By Aesha Adams Roberts


 

With the popularity of online dating, many singles may find themselves facing the possibilities of a long distance relationship.  Even if you meet someone in your city, it is possible that you or your significant other could move due to a career change, job assignment, or deployment. What should you do? Pass up a potentially amazing relationship because you won't get to see each other every day? And what if you're already seriously involved or even married? How can you survive a long distance relationship?

Although my husband  and I dated while we were both in the same city, we knew that because he is an officer in the U.S. navy, that there would be times we'd be apart when we were married. As a matter of fact, we had only been married for 8 months when he had to leave for a 3 month training.  By our second year of marriage (shortly after the birth of our daughter), he had to leave for a 9 month training on the East Coast, move to another duty station on the West Coast, and begin a 9 month deployment. After 18 months of being apart from him, I learned a thing or two about surviving a long distance relationship.

If you're considering starting a long distance relationship or you're already in one, here are 3 tips that will help your romance survive and thrive.

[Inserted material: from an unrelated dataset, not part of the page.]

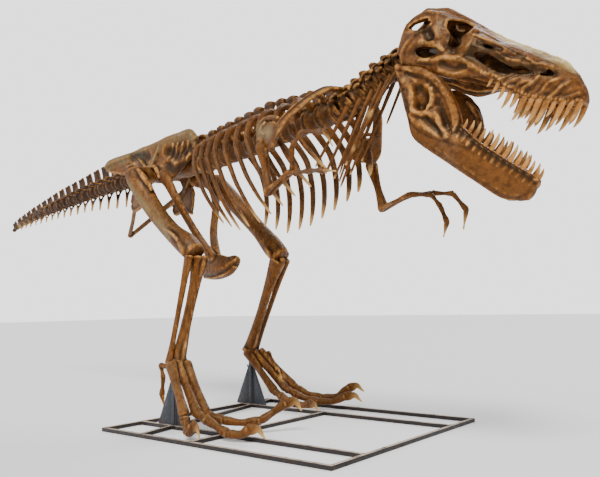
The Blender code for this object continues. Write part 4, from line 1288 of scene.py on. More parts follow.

1) Build romance and intimacy with technology:

With hundreds or even thousands of miles separating you, you won't have the benefit of going on dates to get to know each other better. You'll have to use tools like Skype, FaceTime, texting and phone calls to communicate.  Spice it up by sending a good old fashioned love letter or send a care package filled with your lover's favorite things. One couple I know watched movies together using Skype and played online games as a way to get to know each other. While my husband was on deployment, I sent him care packages with an extra copy of a book I was reading so we could talk about it together. I also sent him risqué photos and other "forget-me-nots" to build the excitement of our reunion.

 

2) Schedule your relationship:

Making a long distance relationship work takes lots of planning. You'll have to decide in advance how often you'll talk to each other and when you'll see each other. Will you talk by phone once a day or three times per week? Will you Skype only on the weekends? How often will you visit each other, and who will do the traveling? If you need to cancel a phone call or visit, how will you let him know? This sort of planning may take a lot of work but it will help you build trust and avoid hurt feelings and false expectations.

 

3) Date with the future in mind:

It should go without saying that you should have a goal when you're dating, but this is especially true with long distance relationships.  You'll be spending lots of money and more importantly, investing lots of time into this relationship, time that you'll never be able to get back. If you're just casually dating, a long distance relationship may not be the best idea.  But if you are looking for a serious relationship that results in marriage, you'll want to ask yourself a few questions:

What will your next steps be when things get serious?

 

When will the long distance relationship turn into a face to face relationship?

 

Who will move? What about jobs? Housing?

 

What support will you put into place to make the transition from being independent, to now living in the same city (or under the same roof)?

 

Long distance relationships are challenging and risky but with planning and commitment, they can be rewarding.